Crucially for employers, the wage level is effectively “locked in” as of the registration date, so employer-petitioners should be prepared to document and defend the basis for the wage level used at registration when filing the Labor Condition Application and H-1B petition. 

USCIS has indicated that it will give increased scrutiny where post-selection changes appear designed to manipulate wage level or selection odds, including potential denial or revocation in cases viewed as an attempt to unfairly increase the chance of selection.

High-Rollers Are The Big Winners

Because the weighting is directly tied to wage levels, the most obvious winners here will be employers and roles that routinely land in OEWS Wage Level III and IV. This will predictably favor sectors that pay at the top of the market for specialty talent, including technology, finance, quantitative and data-driven roles, management consulting, and other high-margin industries that support premium wages across major metro areas.

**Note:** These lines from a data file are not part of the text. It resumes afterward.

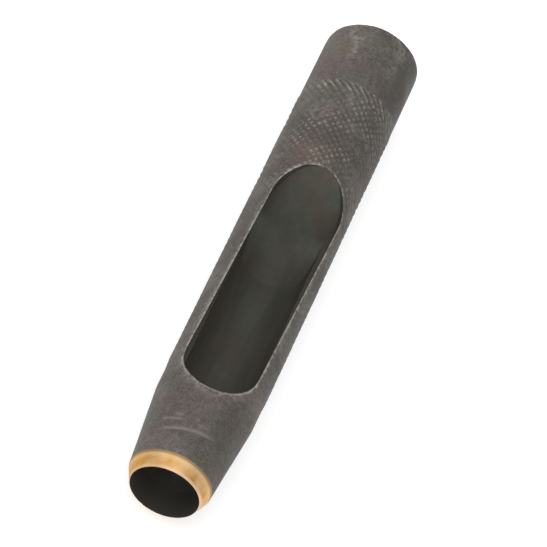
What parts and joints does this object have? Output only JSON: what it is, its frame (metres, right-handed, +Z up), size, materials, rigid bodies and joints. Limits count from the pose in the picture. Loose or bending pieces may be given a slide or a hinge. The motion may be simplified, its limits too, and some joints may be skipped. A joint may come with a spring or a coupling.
{
  "type": "drive hole punch",
  "caption": "Drive punch for cutting round holes in leather: bevelled cutting ring, bored and knurled barrel with a slug window, and a solid head for a mallet.",
  "frame": {"origin": "on the resting surface, under the middle of the punch as it lies on its side", "axes": "+X along the punch from the cutting edge to the striking face, +Z up and out through the slug window"},
  "size_m": [0.115, 0.0192, 0.0191],
  "materials": {
    "edge_steel": "ground bevel with a golden temper colour, satin",
    "oxide_steel": "dark oiled oxide, matt, mottled brown and grey"
  },
  "bodies": {
    "root": {"cutting_ring": "edge_steel", "barrel": "oxide_steel", "striking_head": "oxide_steel"}
  },
  "joints": []
}
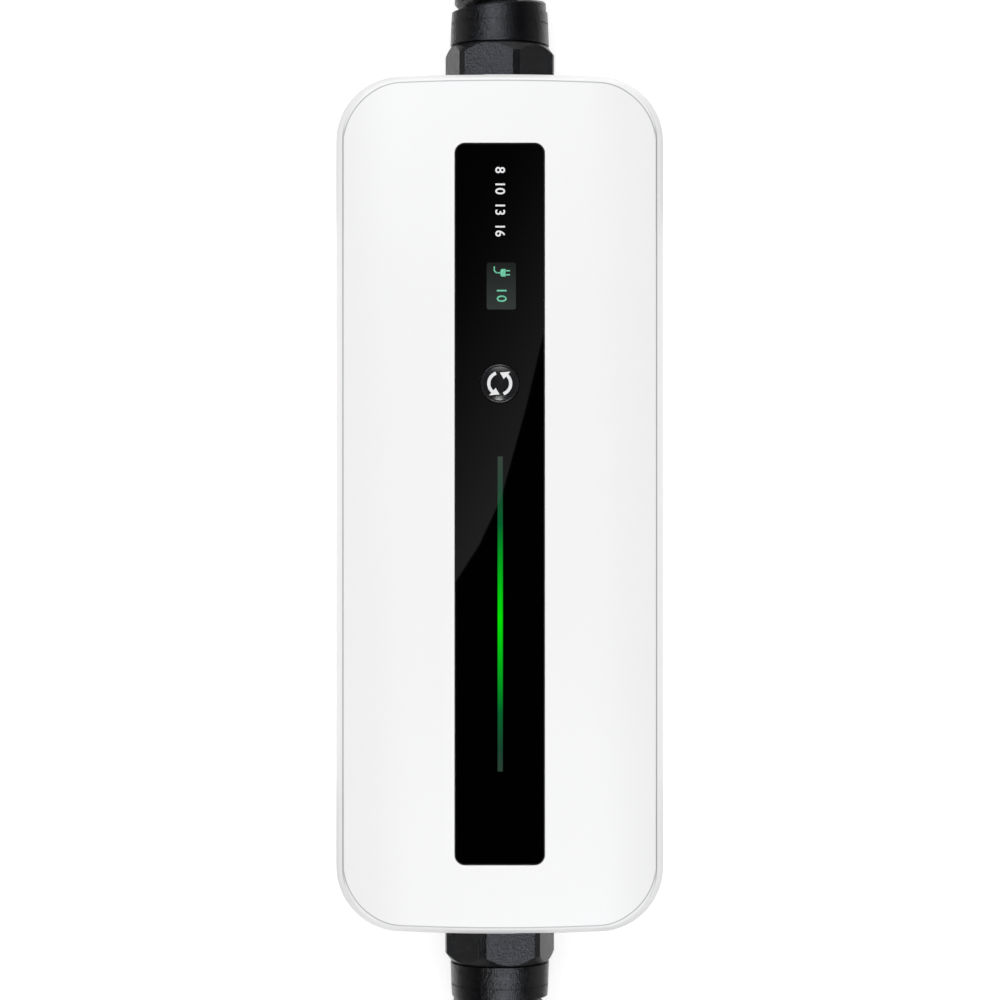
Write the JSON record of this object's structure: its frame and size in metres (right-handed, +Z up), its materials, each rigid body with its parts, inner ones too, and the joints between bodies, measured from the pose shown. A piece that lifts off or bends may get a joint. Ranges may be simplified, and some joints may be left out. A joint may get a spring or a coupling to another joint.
{
  "type": "portable electric vehicle charger",
  "caption": "Portable charging box for electric vehicles: long rounded case with a dark display strip and push button, glands with spiral strain reliefs, mains plug and vehicle connector.",
  "frame": {"origin": "middle of the surface that the box lies on, under the centre of its case and glands", "axes": "+Z up out of the display face, +Y along the case towards the mains lead, +X across the case"},
  "size_m": [0.1371, 0.7921, 0.113],
  "materials": {
    "case_white": "fine satin",
    "seal_rubber": "matte",
    "lens_black": "polished",
    "button_grey": "satin",
    "component_black": "matte",
    "guide_clear": "polished",
    "led_green": "gloss",
    "screen_dark": "gloss",
    "board_green": "solder mask",
    "screw_steel": "zinc",
    "component_yellow": "satin",
    "capacitor_can": "sleeved",
    "fuse_ceramic": "glazed",
    "component_blue": "epoxy coated",
    "header_white": "satin",
    "ribbon_grey": "matte",
    "terminal_green": "satin",
    "core_insulation": "satin",
    "gland_grey": "fine grain",
    "gland_rubber": "fine grain",
    "cable_black": "satin",
    "plug_black": "satin",
    "connector_black": "fine grain",
    "insert_grey": "satin",
    "contact_metal": "nickel plated",
    "strap_black": "hook and loop tape"
  },
  "bodies": {
    "charger": {"board_ribbon": "ribbon_grey", "bulk_capacitor": "capacitor_can", "button_boot": "seal_rubber", "button_switch": "component_black", "connector_boot": "gland_rubber", "connector_contacts": "contact_metal", "connector_grip_lower": "connector_black", "connector_grip_upper": "connector_black", "connector_insert": "insert_grey", "connector_nose": "connector_black", "control_board": "board_green", "control_board_screws": "screw_steel", "control_header": "header_white", "controller_chip": "component_black", "display_lens": "lens_black", "film_capacitor": "component_yellow", "front_cover": "case_white", "fuse": "fuse_ceramic", "hank_ties": "strap_black", "housing_screws": "screw_steel", "leakage_sensor": "component_black", "led_row": "led_green", "light_guide": "guide_clear", "mains_bend_protector": "gland_rubber", "mains_cable": "cable_black", "mains_cable_end": "cable_black", "mains_cores": "core_insulation", "mains_gland_body": "gland_grey", "mains_gland_insert": "seal_rubber", "mains_gland_locknut": "gland_grey", "mains_gland_washer": "seal_rubber", "mains_plug": "plug_black", "mains_terminals": "terminal_green", "plug_earth_clips": "contact_metal", "plug_pins": "contact_metal", "power_board": "board_green", "power_board_screws": "screw_steel", "power_header": "header_white", "rear_shell": "case_white", "relay_line": "component_black", "relay_neutral": "component_black", "screen_module": "screen_dark", "seam_gasket": "seal_rubber", "supply_module": "component_black", "varistors": "component_blue", "vehicle_bend_protector": "gland_rubber", "vehicle_cable": "cable_black", "vehicle_cable_end": "cable_black", "vehicle_cable_tail": "cable_black", "vehicle_cores": "core_insulation", "vehicle_gland_body": "gland_grey", "vehicle_gland_insert": "seal_rubber", "vehicle_gland_locknut": "gland_grey", "vehicle_gland_washer": "seal_rubber", "vehicle_hank": "cable_black", "vehicle_terminals": "terminal_green"},
    "button": {"mode_button": "button_grey"}
  },
  "joints": [
    {"name": "button_press", "type": "slide", "parent": "charger", "child": "button", "axis": [0, 0, -1], "range_m": [0, 0.0008], "stiffness_N_per_m": 1500, "springref_m": -0.0004}
  ]
}
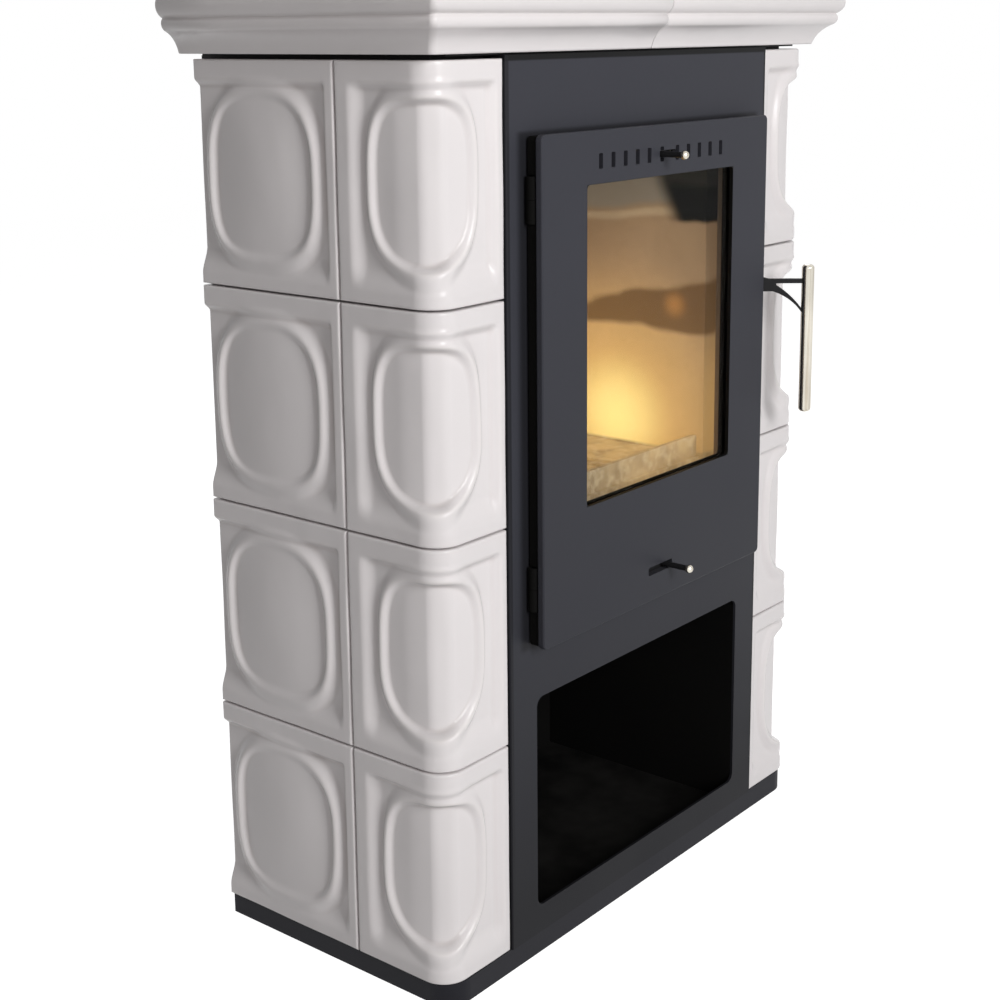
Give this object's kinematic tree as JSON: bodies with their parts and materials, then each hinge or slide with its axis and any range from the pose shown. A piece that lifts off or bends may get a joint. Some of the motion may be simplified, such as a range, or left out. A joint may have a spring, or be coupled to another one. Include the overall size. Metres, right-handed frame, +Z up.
{
  "type": "tiled wood stove",
  "caption": "Free-standing stove clad in white glazed relief tiles with a moulded cornice, a glazed fire door with a side handle and air levers, and an open wood store below.",
  "frame": {"origin": "centre of the plinth's underside (tile width by casing depth), on the floor", "axes": "+Z up; the front with the fire door faces -Y; +X to the right seen from the front"},
  "size_m": [0.7132, 0.413, 0.966],
  "materials": {
    "tile_glaze": "gloss glaze, warm white",
    "front_paint": "satin dark anthracite stove paint",
    "plinth_paint": "matt black",
    "black_steel": "matt black heat-proof paint",
    "lever_black": "satin black",
    "nickel": "polished nickel",
    "sheet_steel": "bare sheet steel",
    "cast_iron": "raw cast iron",
    "fire_board": "pressed vermiculite, matt",
    "door_glass": "clear heat-proof glass ceramic",
    "rope": "glass-fibre rope"
  },
  "bodies": {
    "stove": {"plinth": "plinth_paint", "front_panel": "front_paint", "cornice_left": "tile_glaze", "cornice_right": "tile_glaze", "cornice_support": "black_steel", "top_cover": "black_steel", "flue_collar": "black_steel", "casing_left": "black_steel", "casing_right": "black_steel", "rear_cover": "black_steel", "store_liner": "black_steel", "store_rear": "black_steel", "firebox_front": "black_steel", "firebox_left": "black_steel", "firebox_right": "black_steel", "firebox_rear": "black_steel", "firebox_top": "black_steel", "firebox_floor": "black_steel", "lining_left": "fire_board", "lining_right": "fire_board", "lining_rear": "fire_board", "lining_base": "fire_board", "baffle": "fire_board", "grate": "cast_iron", "log_guard": "cast_iron", "ash_pan": "sheet_steel", "air_duct": "sheet_steel", "hinge_brackets": "black_steel", "latch_keeper": "sheet_steel", "tile_left_1": "tile_glaze", "tile_right_1": "tile_glaze", "corner_left_1": "tile_glaze", "corner_right_1": "tile_glaze", "tile_left_2": "tile_glaze", "tile_right_2": "tile_glaze", "corner_left_2": "tile_glaze", "corner_right_2": "tile_glaze", "tile_left_3": "tile_glaze", "tile_right_3": "tile_glaze", "corner_left_3": "tile_glaze", "corner_right_3": "tile_glaze", "tile_left_4": "tile_glaze", "tile_right_4": "tile_glaze", "corner_left_4": "tile_glaze", "corner_right_4": "tile_glaze"},
    "door": {"door_slab": "front_paint", "door_inner_frame": "black_steel", "door_glass": "door_glass", "glass_gasket": "rope", "glass_clips": "sheet_steel", "door_rope": "rope", "door_hinges": "black_steel", "handle_bracket": "black_steel", "slide_guides": "sheet_steel"},
    "handle": {"handle_arm": "lever_black", "handle_grip": "nickel"},
    "upper_lever": {"upper_air_slide": "lever_black", "upper_air_knob": "nickel"},
    "lower_lever": {"lower_air_slide": "lever_black", "lower_air_knob": "nickel"}
  },
  "joints": [
    {"name": "door_hinge", "type": "hinge", "parent": "stove", "child": "door", "pos_m": [-0.1985, -0.169, 0.585], "axis": [0, 0, -1], "range_deg": [0, 100]},
    {"name": "handle_pivot", "type": "hinge", "parent": "door", "child": "handle", "pos_m": [0.197, -0.169, 0.646], "axis": [0, 0, 1], "range_deg": [0, 12]},
    {"name": "upper_air_slide", "type": "slide", "parent": "door", "child": "upper_lever", "axis": [1, 0, 0], "range_m": [0, 0.013]},
    {"name": "lower_air_slide", "type": "slide", "parent": "door", "child": "lower_lever", "axis": [-1, 0, 0], "range_m": [0, 0.028]}
  ]
}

Conversely, entry-level positions, early-career hires, and roles based in lower-wage geographic areas will likely face reduced selection odds. However, Level I and Level II roles will remain eligible. But when the pool is crowded, weighting inevitably reallocates probability toward higher wage levels.

Potential for Challenges

As of the date of this post, there has not been publicly reported litigation specifically challenging the weighted-selection final rule. It’s worth noting that the final rule, unlike the Proclamation announcing the $100,000 H-1B fee, went through the standard Administrative Procedure Act notice-and-comment process: DHS issued a notice of proposed rulemaking on September 24, 2025, received thousands of public comments, and then finalized the rule as proposed. That said, DHS expressly acknowledged the possibility of future litigation in the rule’s preamble, so readers should check back for updates to this post if any challenges are filed before the rule takes effect on February 27, 2026.

A More In-Depth Lottery Prep For FY2027

For the first time, employers need to identify DOL wage levels and SOC codes in advance of the lottery. Recommended preparation for this year’s lottery is as follows:

     1. Confirm the SOC code and intended worksite geography. 
     2. Identify the corresponding wage level and evaluate the implications for budgeting and lottery entry.
     3. Ensure the offered wage and job leveling are internally consistent.

Based on these changes, the “lottery” will operate much more like a market-driven allocation. This year, employers need to treat their registrations as a strategic step, rather than a random submission.